Whilst this Coal Policy comes into effect immediately for new products in scope, the execution of specific portfolio actions follows a phased approach, as certain portfolios and mandates require approvals of third-parties such as clients, regulators and fund boards. Taking this into account, the policy implementation is anticipated to occur as follows:

  1. New products: with immediate effect new products in our Active, Liquid Real Assets and Illiquid Alternatives businesses will apply the DWS Coal Policy. In cases where client, independent fund board or regulatory approvals are required (also referred to as “third-party consent”) prior to the product launch, application of the DWS Coal Policy is subject to such approvals.
  2. Existing products:
    1. For existing products (except for example physically replicating passive funds and US domiciled products) where such changes do not require specific third-party consent, the applicable DWS Coal Policy requirements will be incorporated into the relevant documentation at the next iteration of prospectus updates, with most of these changes anticipated to be implemented by mid 2023.
    2. The DWS Coal Policy will be applicable only to existing “synthetic” passive ETFs offering swap-based exposure to benchmark indices. These products will apply any Coal Policy related investment restrictions to their respective substitution basket.
    3. The DWS Coal Policy will not be applicable to existing funds issued by the Illiquid Alternatives business.
    4. For other existing products such as institutional mandates that require third-party consent the implementation timeline of the DWS Coal Policy is subject to obtaining these requisite approvals.
  3. Client engagement: It is our ambition to apply the DWS Coal Policy requirements to products where prior third-party consent is required (to the extent consistent with DWS´s obligations to act in the best interests of its clients as well as regulatory and legal obligations). DWS will initially focus on engaging with those clients who are also committed to Net Zero to encourage the implementation of the investment principles of this Policy into the investment guidelines and / or agreements for their respective product.

The DWS Coal Policy will be reviewed annually, and we anticipate that it will evolve over time to enhance both its scope and requirements.

This DWS Coal Policy is a critical pillar of our net zero approach, and its implementation marks an important step towards our net zero commitment.

Q&A


  1. When and how will clients and investee companies be informed about the DWS Coal Policy?
    • DWS will initially focus on engaging with clients who are also committed to net zero. Our Client Coverage Division will set-up a process to ensure appropriate communication in line with the DWS Coal Policy.
    • Investee companies earmarked for immediate divestment from portfolios (coal developers and companies with coal share of revenue >25%) will not be contacted. Companies in-scope for phase out by 2030 will be engaged with over the coming years with ongoing dialogue on their coal exit plans.

  1. The Coal Policy states that all companies with more than 5% of coal share of revenues and below 25% are not excluded until 2040 – isn’t that a too long period?
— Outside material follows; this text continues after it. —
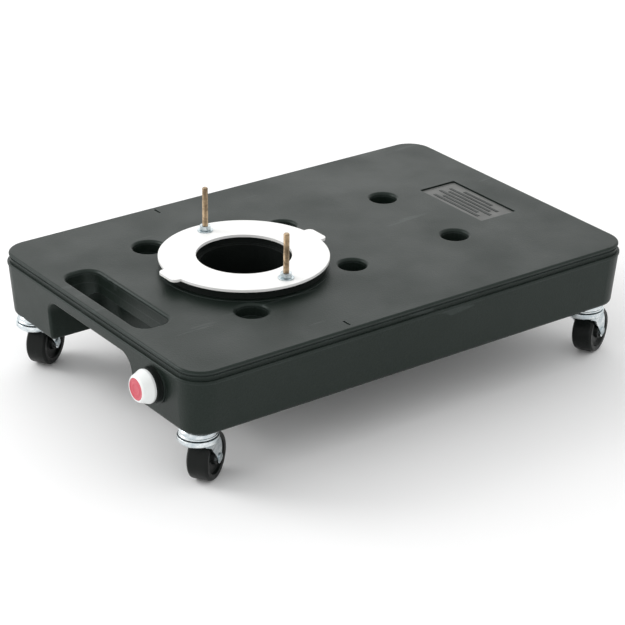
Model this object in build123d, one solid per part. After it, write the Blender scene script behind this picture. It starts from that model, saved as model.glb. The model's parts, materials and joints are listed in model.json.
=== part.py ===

Why not 2030 like all companies headquartered in EU/OECD?
    • The extended deadline of 2040 is specifically for coal companies operating in developing countries. This should give such coal companies continued time to operate in countries that do not have the means to change their energy mix quickly while those countries transition away from coal for their energy needs. Not giving them time to do so risks imposing undue economic damage on such countries with corresponding high social/human costs.
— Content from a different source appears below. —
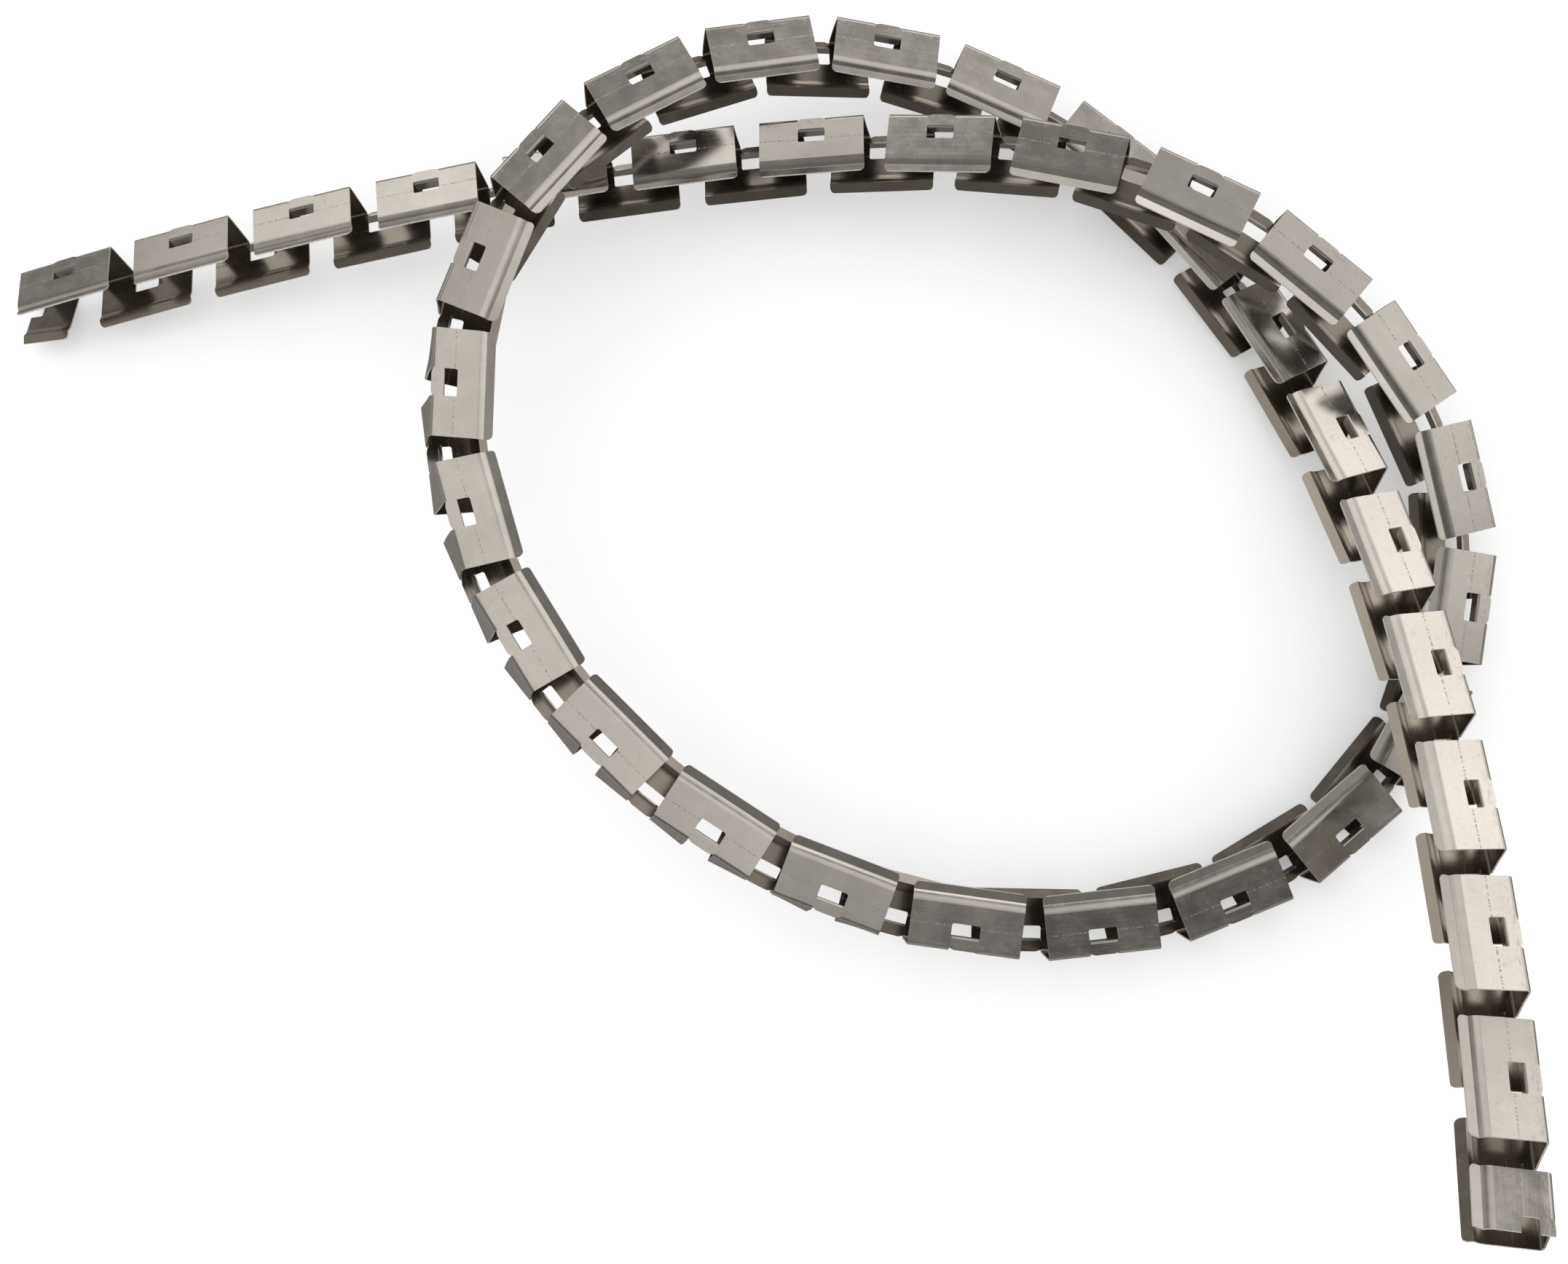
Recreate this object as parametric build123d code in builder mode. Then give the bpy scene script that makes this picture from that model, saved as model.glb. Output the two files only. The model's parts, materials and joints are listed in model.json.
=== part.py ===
"""A strip of folded sheet-steel clips, tied in a loose overhand knot that lies on a table.

Every clip is a small channel: an upper leg and a lower leg half a pitch apart, joined by a web at
the back, with an open mouth in front. Clips follow each other, and the strip flexes in the web
between one clip's lower leg and the next clip's upper leg.

Millimetres, +Z up. The origin is on the table, below the middle of the whole strip.
"""

import os

from build123d import *

# Driving dimensions
CLIPS = 40  # whole clips, between the two cut ends
PITCH = 25.0  # from one clip to the next, along the strip
SHEET = 0.3  # thickness of the steel
LEG_LENGTH = 19.8  # of one leg, along the strip
DEPTH = 11.2  # of a leg, from the middle of the web to the edge of the lip
HEIGHT = 9.3  # between the middles of the upper and the lower leg

# Details of a leg
FOLD_RADIUS = 0.6  # at the middle of the sheet, where a leg turns into the web
PINCH_START = 7.9  # from the web, where the leg starts to bend inwards
CREASE = 9.6  # from the web, where the bend ends and the lip starts
PINCH = 0.5  # how far the crease lies inside the flat of the leg
LIP_RISE = 0.2  # how far the edge of the lip lies outside the flat of the leg
LIP_CORNER = 1.0  # radius of the lip's corners
WINDOW_START = 2.0  # from the web to the window
WINDOW_LENGTH = 5.1  # along the strip
WINDOW_DEPTH = 2.6
WINDOW_CORNER = 0.4
NECK_RAMP = 0.9  # length of the slope at each end of the neck, the flat metal behind the window
NECK_SHOULDER = 0.3  # how far the neck falls back there

# Worked out from them
GAP = PITCH - LEG_LENGTH
WEB_LENGTH = (LEG_LENGTH - GAP) / 2
WEB_CENTRE = PITCH / 4  # from the middle of a leg
LEG_LEVEL = HEIGHT / 2
FLEX_GAP = 0.06  # between the two halves of a web that flexes

# Where the strip starts, and its direction there in degrees from +X
START = Vector(-141.347, 68.306, 5.345)
START_HEADING = 2

# How the strip lies. At each clip number: the turn to the right per clip, the climb along the
# strip and the lift of the mouth, in degrees. Between two of these places it changes evenly.
LIE = [
    (0, -36, 9, 20),  # the sawn-off leg, bent out of line
    (0.5, 0.2, 8.1, 18.6),  # the left tail, which starts on the table
    (5, 2, 0, 6),  # passes below the left side of the loop
    (8, 9.4, 9.5, -4),
    (10, 12.6, -8.5, -8),  # passes over the top of the loop
    (12.5, 22.8, -12.5, 10),
    (15, 19.8, 2.5, 14),  # passes below the right tail
    (18, 13.8, 7, 8),
    (21, 11.6, 11.5, -8),
    (24, 17.2, 4, -23),
    (27, 20.6, -8, -7),  # passes over the left tail
    (29.5, 17.2, -14.5, 1),
    (32, 13.6, -7.5, 8),  # passes below the start of the loop
    (34.5, 7.2, 15.5, 11),
    (37, 4.6, 19.5, 5),  # passes over the right side of the loop
    (41, 3.8, 35.5, -9),  # the free end of the right tail, in the air
]


def lie_at(clip):
    """The turn per clip, the climb and the mouth's lift at a place along the strip."""
    for before, after in zip(LIE, LIE[1:]):
        if clip <= after[0]:
            share = (clip - before[0]) / (after[0] - before[0])
            return [low + share * (high - low) for low, high in zip(before[1:], after[1:])]


def leg_planes():
    """The middle plane of the channel at every leg, from one end of the strip to the other.

    Even legs are lower ones and odd legs are upper ones. X runs along the strip, -Y points out of
    the mouth, and the origin is at the back of the leg, halfway along it and halfway up the web.
    """
    planes = []
    web = START
    heading = START_HEADING
    turn_before = lie_at(0)[0]
    for leg in range(2 * CLIPS + 2):
        turn, climb, lift = lie_at(leg / 2)
        if leg > 0:
            heading -= (turn_before + turn) / 4
        turn_before = turn
        direction = Plane(Rotation(-lift, -climb, heading, ordering=Extrinsic.XYZ))
        step = direction.x_dir * WEB_CENTRE
        middle = web + step if leg > 0 else web
        planes.append(Plane(middle, x_dir=direction.x_dir, z_dir=direction.z_dir))
        web = middle + step
    return planes


def web_plane(before, after):
    """The middle plane of the web between two legs, halfway between their directions."""
    x_dir = before.x_dir + after.x_dir
    z_dir = before.z_dir + after.z_dir
    y_dir = z_dir.cross(x_dir)
    return Plane(before.origin + before.x_dir * WEB_CENTRE, x_dir=x_dir, z_dir=x_dir.cross(y_dir))


def turned_over(plane):
    """The same plane seen from below, in which a lower leg is built like an upper one."""
    return Plane(plane.origin, x_dir=-plane.x_dir, z_dir=-plane.z_dir)


def add_half_web(plane, web, end, stop=0):
    """Half of a web: from the fold at one end of a leg to where it meets the other half.

    The web between two legs that don't point the same way is twisted, so each half is a loft.
    """
    with BuildSketch(plane.offset(LEG_LEVEL - FOLD_RADIUS)) as at_fold:
        with Locations((end * WEB_CENTRE, 0)):
            Rectangle(WEB_LENGTH, SHEET)
    with BuildSketch(web.offset(stop)) as at_middle:
        Rectangle(WEB_LENGTH, SHEET)
    loft([at_fold.sketch, at_middle.sketch], ruled=True)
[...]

  1. Will portfolio managers still be able to invest in coal developers if they have good reason to do so?
    • Portfolio Managers are expected to comply with the restrictions of the DWS Coal Policy. Approvals for holding coal developers in affected portfolios can be granted in exceptional circumstances. Government-mandated actions to address short-term energy or social security challenges in rare and exceptional circumstances, for instance war, may supersede the overarching longer-term goals of this Policy. Under these exceptional scenarios, there may arise a need to suspend the applicability of this Policy to specific investee companies or geographical regions temporarily.

  1. What effects do we expect on CO2 emission reduction on the portfolios in scope year on year?
    • Coal developers and coal companies tend to have higher carbon intensity. Excluding these companies from our portfolios, is expected to contribute to a reduction in the overall carbon intensity of DWS portfolios and hence help us in our progress towards our net zero interim targets. We report progress on our net zero interim targets annually in our Climate Report.

  1. Where is the relevant data coming from to assess investee companies?
    • Data points and signals pertaining to the coal activities of companies are provided by our DWS ESG Engine. The information is sourced from commercial data providers (MSCI, Trucost, etc.), NGOs (urgewald), and company disclosures.
    • Specifically, the assessment of coal developer status will rely on an in-house analysis carried out by DWS taking into account data points including, but not limited to, companies’ coal capex spend, coal production and processing capacity, and published coal exit plans. Combining data from these various sources is designed to improve data quality and coverage, as reliable data on the coal developer status of a company may not be readily available from a single source. Due to this limitation, the quantitative application of the qualitative criteria is on a best-effort basis, subject to our internal data governance.